Abstract: This paper examines how recent writings from outside China that reimagine the life of the Chinese author Ling Shuhua (1900-90) have been shaped by transnationalist and feminist agendas of contrasting kinds, depending on their differing contexts of production and other factors. It analyses how transnationalism and feminism have overtly served as key conceptual grounding for the production of two of these works, namely Patricia Laurence’s Lily Briscoe’s Chinese Eyes (2003) and Sasha Su-Ling Welland’s A Thousand Miles of Dreams (2006). It also links these texts’ ideological positions with their narrative forms, examining how postmodernist literary strategies such as the merging of biography, autobiography, metabiography and criticism, correspond to anti-normative, anti-essentialist and anti-hierarchical assumptions within the versions of transnationalism and feminism to be found in these works. Both of these two books are by academic authors, and are explicitly informed by theoretical discourses. By contrast, the paper also considers the case of Hong Ying’s commercial romantic novel K: The Art of Love (1999), arguing that, while notorious for presenting a gratuitously sexualized image of Ling Shuhua (disguised as a fictional character named ‘Lin’), the novel is also interested in feminism and transnationalism, albeit in markedly different ways to the other two books.

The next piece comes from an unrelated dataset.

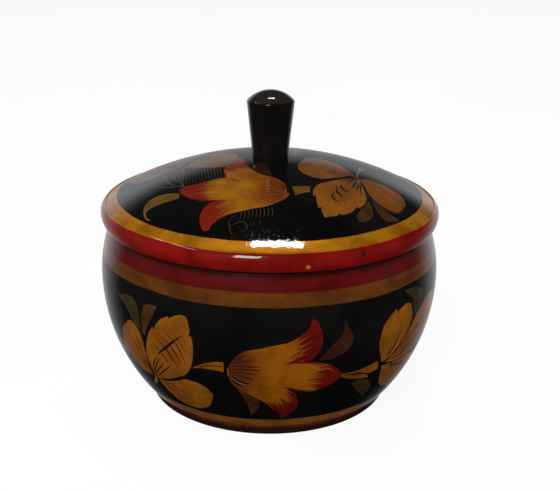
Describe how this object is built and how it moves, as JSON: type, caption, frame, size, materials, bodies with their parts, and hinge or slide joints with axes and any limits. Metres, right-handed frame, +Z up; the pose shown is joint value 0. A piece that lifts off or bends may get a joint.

Key words: Life writing, transnationalism, feminism, postmodernism,Ling Shuhua


Dr Ralph Parfect is Acting Director at the Lau China Institute, King’s College London. His PhD is in English Literature, from King’s College London, and he has published on nineteenth and twentieth-century English fiction. His current research interests relate to cultural production and consumption in contemporary China and to the British reception of Chinese culture. He has a book chapter forthcoming on the internet reception of contemporary Chinese cinema, and is currently working on a paper looking at British modernists’ reception of Chinese art in the early 1900s.